Every domestic violence injunction I have seen prohibits the possession of firearms while the injunction is in place.

However, the process necessarily requires a petitioner who is fearful of violent acts for a judge to be able to order the injunction. Before passage of The Risk Protection Order Act, no such provisions existed in a law enforcement capacity.

The act, stated in Florida Statute 790.401, establishes a process for law enforcement officers to temporarily seize firearms and ammunition from certain individuals.

It is intended to apply only to situations in which the person poses a significant danger to himself, herself or others by possessing a firearm or ammunition. The statute includes standards and safeguards to protect the rights of respondents and due process of law. 

To assuage the concerns of gun rights advocates, the law also requires, subject to a few very limited exceptions, the eventual return of the seized firearms to the individual.

This return can occur no later than 24 hours after the individual can show that they are no longer subject to involuntary examination and have been released or discharged for any inpatient or involuntary outpatient treatment, unless the risk protection order directs for a longer time period.

This is a reasonable approach and realistically should appease worries that the government will seize firearms for an indefinite period of time.

This law protects the Second Amendment Rights of law-abiding Americans and provides due process rights for anyone who feels a violation has occurred.

These are the types of gun reform ideas that have broad, often bipartisan, support but often fall through the cracks because of unreasonable proposals from both sides of the debate.

While it may not stop every senseless shooting, this law provides the tools law enforcement needs to keep us, and most importantly, our children, safe.

Christopher J. Kinnaman is a partner with Postillion Law Group focusing on business matters and estate planning.

State’s gun control roots go back to 1892 incident on Bay Street in Jacksonville

by Eric J. Friday

Benjamin Franklin said “[t]hose who would give up essential Liberty, to purchase a little temporary Safety, deserve neither Liberty nor Safety.”

Gun owners have demonstrated that they have no intention of giving up the liberty that purchases their safety. Any attempt to deny that liberty is doomed to failure, as no one else is as equipped to defend their liberty and safety as gun owners.

Eric J. Friday

Limiting law-abiding citizens’ fundamental rights because of the actions of criminals accomplishes nothing other than to punish those least likely to be involved in criminal activity.

For example, Florida’s more than 1.8 million concealed carry licensees are six times less likely to commit a criminal offense than a law enforcement officer, according to Florida Department of Law Enforcement and Department of Agriculture data.

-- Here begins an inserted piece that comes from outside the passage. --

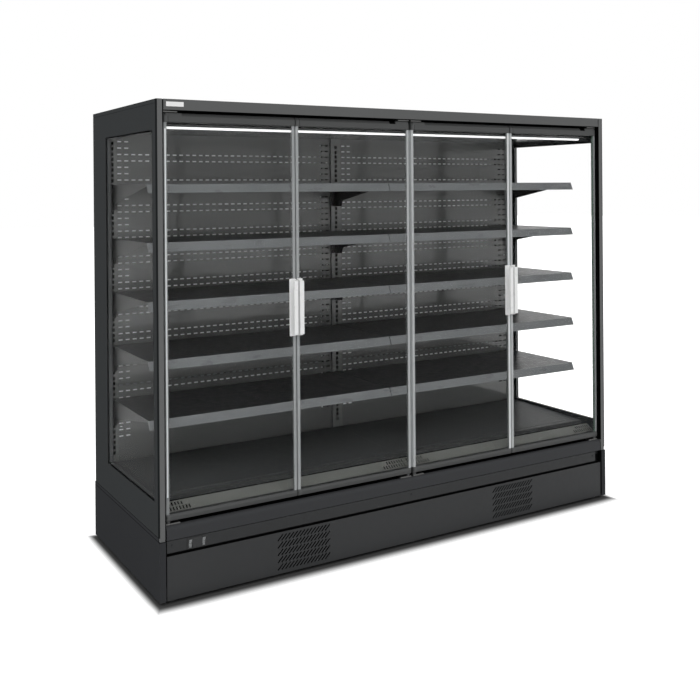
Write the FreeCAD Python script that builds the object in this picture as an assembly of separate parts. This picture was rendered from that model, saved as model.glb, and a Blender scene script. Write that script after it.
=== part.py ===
import FreeCAD, Part
import math
import os

# A glass-door multideck display fridge, two modules long, with two hinged doors on each module.
# X runs along the front to the viewer's right, Y from the front to the back, Z up.
# The origin is on the floor, under the middle of the whole object. Lengths are millimetres.
# A "depth" is measured back from the front plane of the kickplate and the fascia.

# ---------------------------------------------------------------- lengths along the front (X)
module_length = 1220.0        # one refrigerated module
end_wall = 30.0               # insulated end wall
cover_thickness = 26.0        # folded cover beside the machine compartment
module_gap = 1.0              # between the loose plates of the two modules
kick_end_gap = 2.0            # from the kickplate's end to the end wall's inner face
band_short = 41.0             # the control band stops short of the right end wall
profile_width = 21.0          # grey front profile of an end wall
profile_inset = 5.0           # from the end wall's inner face to that profile

# ---------------------------------------------------------------- depths (Y)
case_depth = 888.0            # end walls and rear wall
base_overhang = 12.0          # the machine compartment and its covers reach this far behind the case
cover_front = 5.0             # the covers stand this far in front of the kickplate
front_skin = 24.0             # returns of the kickplate, control band and bumper
tub_front = 50.0              # outer face of the insulated tub and roof
rear_wall_thickness = 60.0
duct_depth = 116.0            # from the front face of the slotted uprights to the rear wall
panel_setback = 10.0          # the rear panels stand behind the uprights' front by this
profile_depth = 14.0          # front profile of an end wall, and the depth of the doors' face

# ---------------------------------------------------------------- heights, stacked up from the floor (Z)
floor_clearance = 14.0        # under the covers and the kickplate
kick_height = 179.0
kick_gap = 13.0               # shadow gap between kickplate and control band
band_height = 48.5
band_groove = 2.5
bumper_height = 56.0
door_gap_bottom = 15.0
door_height = 1657.0
door_gap_top = 11.0
fascia_height = 44.0
roof_step = 4.0               # the roof's top lies below the fascia's
cover_height = 242.0
lip_height = 14.0             # trim strip on the cover
lip_gap = 3.0                 # shadow gap above that strip

# ---------------------------------------------------------------- sheet metal and base frame
sheet = 1.5
thin_sheet = 1.2
stiff_sheet = 2.0
angle_leg = 40.0              # steel angle of the base frame
angle_wall = 3.0
frame_end_gap = 13.0          # from the end wall's inner face to the base frame

# ---------------------------------------------------------------- tub and roof
tub_bottom = 232.0
tub_floor = 40.0
tub_wall = 38.0
tub_wall_height = 73.0        # above the tub's floor
roof_thickness = 42.0
panel_skin = 0.8              # steel faces of the foam-filled panels, whose cores are left hollow here

# ---------------------------------------------------------------- end walls and their windows
window_front = 49.0
window_back_post = 196.0      # wall behind the window
window_bottom = 402.0
window_top = 1921.0
window_pane = 6.0
window_inset = 1.0
spacer_width = 10.0
skin_edge = 4.0               # outer skin that wraps beside the front profile
trim_drop = 18.0              # trim line below the top of an end wall
trim_groove = 1.5
trim_notch_depth = 3.0        # dark slot at the front end of the trim
trim_notch_front = 4.0

# ---------------------------------------------------------------- doors
door_end_gap = 6.5            # hinge side, beside an end wall
door_mid_gap = 13.0           # between the two hinge sides in the middle
door_meet_gap = 5.0           # between the two handle sides of a module
door_meet_offset = 612.0      # that gap's distance from the middle of the object
door_thickness = 32.0
head_play = 2.0               # from a door's back to the head rail
glass_setback = 6.0           # the glass lies behind the rails' face
glass_pane = 5.0
glass_unit = 22.0             # both panes and the space between them
edge_profile = 25.0           # clear profile that closes a vertical edge of the unit
edge_wall = 1.5
bottom_rail = 27.0
top_rail = 38.0
rail_grip = 12.0              # how far a rail reaches over the glass
rail_play = 0.2
rail_soft = 5.0               # depth of the bevel on top of the bottom rail, and half that of the top rail's
rail_edge = 2.0               # small bevel along the foot of each rail
rail_lean = 4.0               # the bottom rail's face leans back this far below its ridge
rail_shoulder = 13.0          # height of the bevel on top of the top rail
rail_corner = 7.0             # rounding of a rail's corners on the hinge side, which pass close by as it swings
pivot_inset = 11.5            # hinge pin from the door's edge
pin_radius = 5.0
pin_fit = 0.08                # running fit of the pin in its bracket
pin_seat = 10.0               # pin length inside the rail
collar_radius = 9.0
collar_play = 0.1
bracket_plate = 5.0
bracket_short = 12.0          # bracket beyond the pin, towards the door's edge
bracket_long = 48.0           # and towards the door's middle
bracket_gap = 3.0             # from the door's top to the upper bracket
bracket_front = 18.0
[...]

Some people are calling for a ban on “assault rifles.” Most people making these demands are woefully ignorant regarding both guns and their own place in history in calling for such bans.

One of the first gun laws in Florida enacted to restrict ownership of a certain type of gun was an 1893 ban on the ownership of a Winchester repeating rifle, the most rapid-firing, nonautomatic weapon of the day.

On July 4, 1892, at the Anheuser-Busch docks on West Bay Street in Jacksonville, a white shipping clerk named Burrows reprimanded a black stevedore named Reed. Burrows was anxious to begin his Independence Day celebrations and was angry at Reed for being late with a delivery.

The men soon came to blows, and Reed killed Burrows and was arrested. A lynch mob began to form before Burrows was even pronounced dead.

Fortunately, when the mob arrived they found armed black citizens defending the jail and nearby street corners and protecting the rule of law.

Over a period of three days, a crowd of more than 1,000 armed black citizens prevented a lynching by an equal number of angry whites.

It took a militia unit, a Gatling gun, and a summer thunderstorm to finally disperse the crowd and restore order.

Later that year, a black activist and pamphleteer named Ida B. Wells would discuss this case and declare that “the Winchester rifle deserved a place of honor in every Black home.”

In response, during the next session, the 1893 Florida Legislature passed a law stating that a license would henceforth be required for the possession of a Winchester repeater. If county commissioners did not believe a person should have such a rifle, they found the person to be “of unfit moral character” – the post-14th Amendment code for being black – the person would be denied the license.

Years later, a justice of the state Supreme Court would acknowledge the racist history of that gun licensing law.

The descendant of that law remains on the books today. These racist roots and limitations on the rights of disfavored persons are forgotten or ignored by those calling for a ban today.

The Second Amendment is the palladium of liberty. It enables the first natural right, the right to defend life. It also acts as the ultimate check on abuse of the citizenry by government.

After every tragic incident there are calls for “new” gun controls. The controls are not new but are the ever-present goal of the enemies of liberty who seek to control the people and the independence that comes from self-reliance.

The common denominator of each of these proposals is that they only limit the rights of law-abiding citizens while doing nothing to prevent the next tragedy.

What other fundamental rights are you willing to give up for a little temporary safety?

Eric Friday is a partner with Kingry & Friday, focusing on Second Amendment rights and family law.